Considering the Next Steps Towards Divestment

Sylvie Corwin, Staff Reporter

On Friday, Nov. 9, students gathered outside Memorial building to protest divestment as the Board of Trustees arrived for their annual fall meeting. By lunchtime the Board had unanimously voted to divest from the top 200 fossil fuel companies.

First year Karsten Beling joined Divest club at the beginning of the year.

“I was at lunch at Cleveland, I was in the middle of getting my banana chai and I got the text [about the Board divesting],” Beling said.

“There’s been a lot of first years who have been very engaged with this and…coming in we didn’t think it would pass…and we thought we’d be working on this for our four years here,” Beling said.

Divest Club began in 2013. Prior to this year, it had asked the Board for divestment twice. Both were met with negative responses. The first proposal asked for total divestment from fossil fuels which make up about 6.6 million of Whitman’s endowment. The second proposal asked for Whitman to cap their investments in fossil fuel to 1 percent of the endowment. A third proposal asked for a response to the 1 percent cap request after a year of inaction from the Board.

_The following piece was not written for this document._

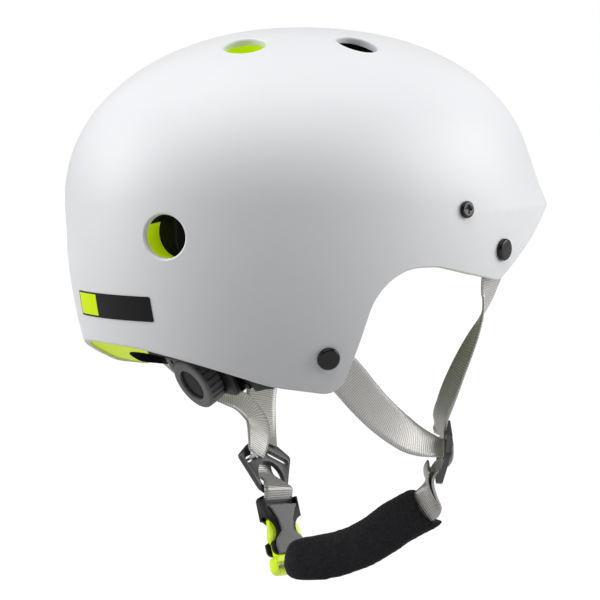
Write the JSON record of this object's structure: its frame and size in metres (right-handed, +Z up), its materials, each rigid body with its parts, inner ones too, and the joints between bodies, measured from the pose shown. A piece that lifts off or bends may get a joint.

Senior Genean Wrisley worked to promote both the one percent proposal and the most recent proposal.

“For [the one percent request] I had a meeting with the then-chair of the Board, Brad McMurchie, and I remember him looking at Dani Hupper, who was a revolutionary divester, and he looked at her — and I’m pretty sure this is quoted exactly — he said ‘What if the answer’s just no, Dani? What if it’s just no?” Wrisley said.

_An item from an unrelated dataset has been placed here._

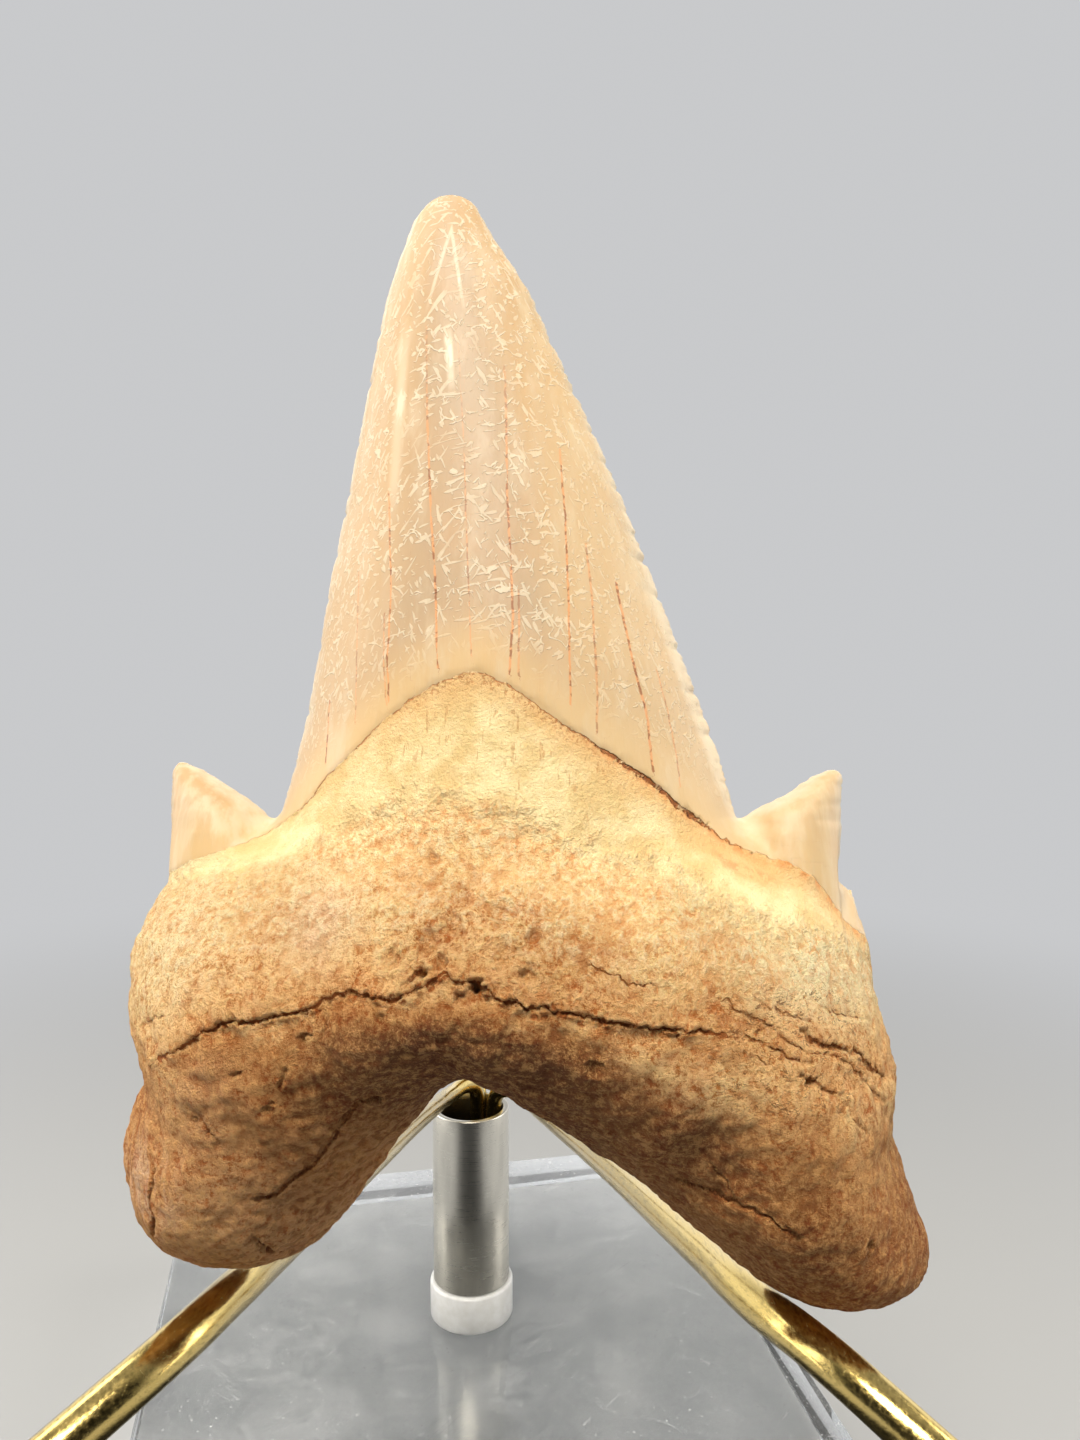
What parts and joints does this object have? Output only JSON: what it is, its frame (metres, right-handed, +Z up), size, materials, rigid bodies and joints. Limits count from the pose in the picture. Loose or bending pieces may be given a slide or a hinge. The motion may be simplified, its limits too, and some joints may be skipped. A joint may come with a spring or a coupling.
{
  "type": "fossil shark tooth on a stand",
  "caption": "Large triangular fossil shark tooth with side cusplets and a two-lobed root, held upright by bent brass rods from a steel post on a clear square block.",
  "frame": {"origin": "on the axis of the post, at the underside of the base block", "axes": "+Z up, -Y the way the arms reach out and the tooth's bulging inner face looks, +X to the right of a viewer who faces the tooth"},
  "size_m": [0.1198, 0.1893, 0.1633],
  "materials": {
    "fossil": "glossy tan enamel crown over a matt, porous brown root, with cracks and pits",
    "clear_acrylic": "clear and polished, with fine scratches",
    "satin_steel": "satin",
    "frosted_plastic": "translucent whitish",
    "polished_brass": "polished, lightly scratched"
  },
  "bodies": {
    "root": {"shark_tooth": "fossil", "base_block": "clear_acrylic", "post_tube": "satin_steel", "post_ferrule": "frosted_plastic", "left_arm": "polished_brass", "right_arm": "polished_brass", "back_arm": "polished_brass"}
  },
  "joints": []
}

This past spring, Divest Club submitted another proposal for the Board to divest from coal. According to a new Board policy they must vote on divestment proposals within two meetings, which happen three times a year. After delaying the vote during the spring meeting, the Board was required to vote on the proposal during this meeting.

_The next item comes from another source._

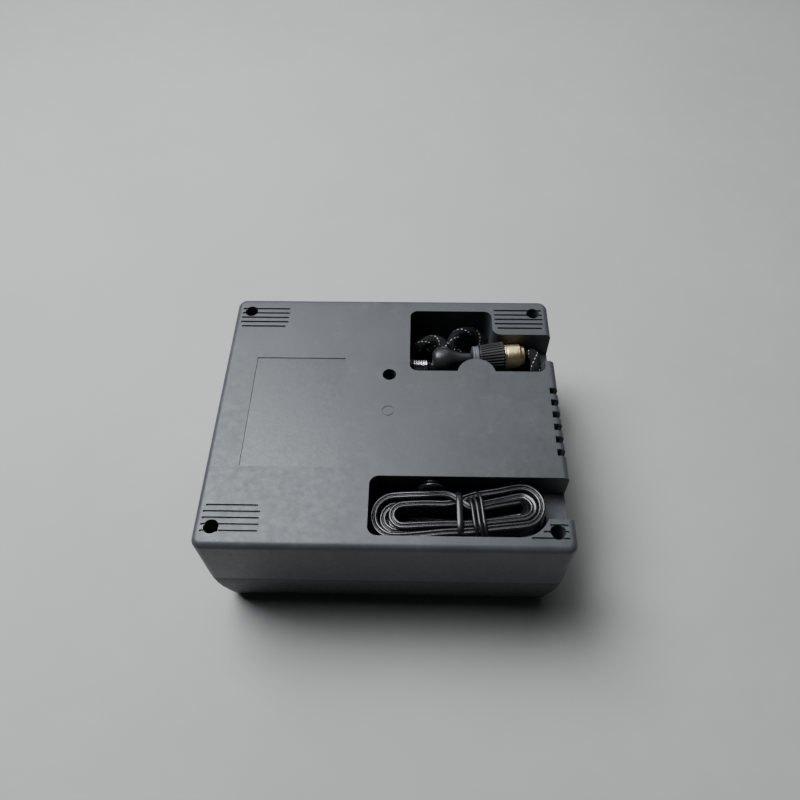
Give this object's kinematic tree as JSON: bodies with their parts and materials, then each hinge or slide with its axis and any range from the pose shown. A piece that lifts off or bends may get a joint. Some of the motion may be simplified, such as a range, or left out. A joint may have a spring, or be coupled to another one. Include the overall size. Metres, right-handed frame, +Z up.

Senior Tyee Williams was prepared for another negative response from the Board of Trustees.

“The past two years even it seemed like divestment was struggling,” Williams said. “We didn’t have that many people who were engaged, and we had a couple events that were bigger but… we didn’t have that much optimism because we had been shut down a lot…. And then come this year, there were a lot more energy, a lot people and just a big push.”

Leading up to the vote, Divest Club worked to raise awareness of the issue among the students and make it visible to the Board.

“[We did] a lot of chalking, postering literally everywhere,” Beling said. “But one of the bigger things I worked on was Dorms and Divestment which was essentially, well it was Sam Kinzel’s original idea…but essentially it was going around to all of the dorms on campus… and talking to the people who lived there about divestment, seeing if they cared about it and if we could use their windows to write divestment messages.”

Beling, first year Sam Kinzel, and others painted windows in Jewett and Anderson the weekend before the Board meeting would take place. There was support for the project in other dorms but the screen and window configuration prevented the painting.

“One of the requirements for divestment is that it is ‘shocking to the conscious’ which is really really vague and weird terminology that [the Board] probably used to their advantage multiple times,” Kinzel said. “But we really wanted to show that our conscious was shocked as a student body, so we just got a lot of people on board and started painting windows.”

While the Board has pledged to divest from the top 200 fossil fuel industries, it won’t happen immediately. Whitman’s endowment is invested by managers whom the college hires and it will take time to get the managers on the same page, then remove the money from these companies.

The endowment is also invested in other problematic industries and Divest Club believes that they must broaden their scope.

“I’m pretty sure they’re invested in guns, I know they’re invested in prisons and pipelines, and I also think they’re invested in tobacco,” Wrisley said. “So we have some research to do about where we want to move [Divest Club’s focus], but also trying to support other groups on campus that are working on divestment.”

Borders Without Methods, BAM, is a group on campus also affected by divestment issues. During last week’s (Im)migration Week, Divest club held a lunch conversation about how climate change and the actions of the global north affect refugees.

“[BAM] has been so wonderful to teach people like me, that didn’t see all the cross-sections, to see where our goals and our issues really over-lapped and where we’re fighting for the same thing,” Kinzel said.

Whichever direction Divest club goes, Wrisley hopes this response from the Board will help motivate further change.

“I think that this is so huge, a lot of the seniors who have been here haven’t seen a positive response in things that we’ve directly asked for from administration,” Wrisley said. “And it makes me really excited because this first year class is by far the most engaged, energized, passionate, radical, excited people that I’ve ever met and I’m so excited that they get to experience a ‘yes’ based on direct hard work and action.”